With many considerations to be made for onward progress, I resolved to devote a day to reading and a backlog of writing, a necessary indulgence which I hoped to offset by doing it on a day trip to a spot out of town known as Hawaii Beach. The freshly formed lovebirds were headed out there, and though I initially felt the instinct to resist the reluctant emotionally blackmailed invitation from Superbitch, I changed my mind when I saw that the city was Friday shut in the main. The promise of a beach was one I had not anticipated and decided in the end not to be intimidated by belligerence. Indeed, part of me found a fascination in not for the first time enduring bafflingly inappropriate behaviour which allowed me to realise payback in simply not being deterred, if I was a thorn in the side then I would let it sting.
The stroll out to the bus station proved to have been an immediate bonus in revealing the adjacent tourist info centre, a pertinent priority since together with new sidekick Roberto from El Salvador of all places, we were under pressure of time to promptly assess and reserve accommodation for our impending and supremely popular next destination, Gunung Mulu National Park. Informed that we now had to inconveniently somehow book it direct whilst juggling similarly scant transport availability, it at least took the first chip out of the stumbling blocks. The indecently erratic and indiscernible bus service afforded us time to investigate a nearby produce market, where we promptly scoffed our supposed picnic of many unfamiliar exotic fruits in waiting for the bus. Rambutans were a handy snack of furry red balls which you burst open to reveal something akin to a lychee with a seed in the centre, then Mangosteens which were a purple tomato shape offering very small but addictively sweet and slimy segments. By the time we had endured the super cramped half hour trip out of town a whole pineapple was all that remained.

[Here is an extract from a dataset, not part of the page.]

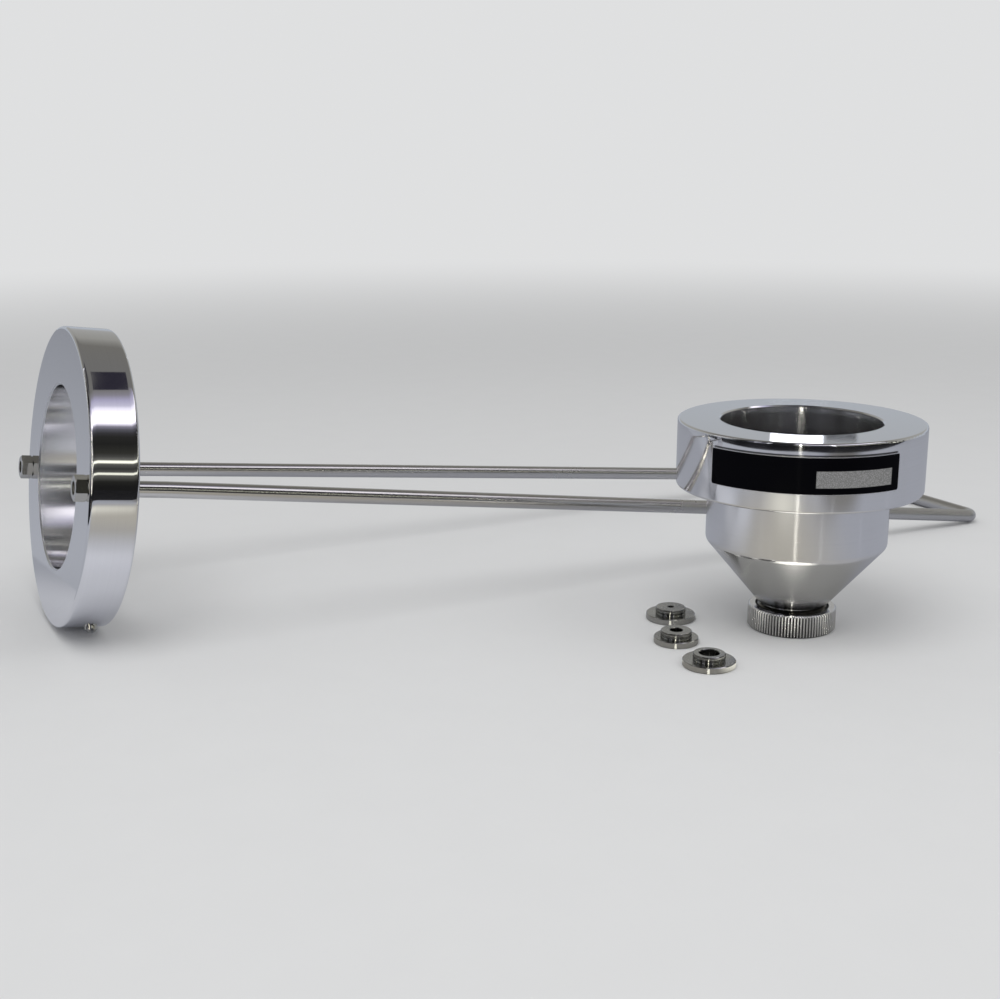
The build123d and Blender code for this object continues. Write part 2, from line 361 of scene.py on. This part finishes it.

It transpired that Hawaii Beach was somewhat optimistic nomenclature for a beige strip along the South China Sea, its character primarily qualified by the presence of stilt houses and small fishing launches lining a river running just inshore. Having met another traveller couple off the bus, my intended work was somewhat distracted by a gorgeous Austrian chick who proved to be contrastingly affable and easy going, as the boys challenged the ocean and Hippy Bitch worked on her tanline. Pineapple and cookies were another diversion, after which all of the worlds injustices seemed to be epitomised by a ridculous episode of the lovebirds' mutual distraction serving to make us miss the infrequent bus. With no choice but to resort to hitching, they finally showed up at the roadside to prompty snaffle the elusive ride which should have been ours, I excruciatingly took the last seat after shouting apologies to the eminently preferable Austro-Geman couple. Having made undefined promises to meet up for the evening I was now left plagued with guilt at having had to abandon them and with no way to contact them, I sadly never saw them again. Roberto's friendly demeanour finally provoked some semblance of decency from his partisan partner and so we shared a beer and curry with a newly arrived Parisian guy, before finally retiring to suddenly appreciate a telltale itch. Suspecting bed bugs, investigation revealed the daunting reality that I had unknowingly succumbed bigtime to the attentions of sand flies at the beach, small distinctive bites which made bed bugs and mosquitos seem unlikelily preferable. I sat up all that night until dawn under the constant pressure to lather my limbs in Tiger Balm, a ritual I would play out relentlessly for the next week or more, redeeming some sort of achievment from the day in finally exacting research of the complicated choices ahead. There had been a further frustration that day in realising it to be Indonesia's independence day, a celebration I would have savoured but had learned of too late to adapt into my plans. Too bad.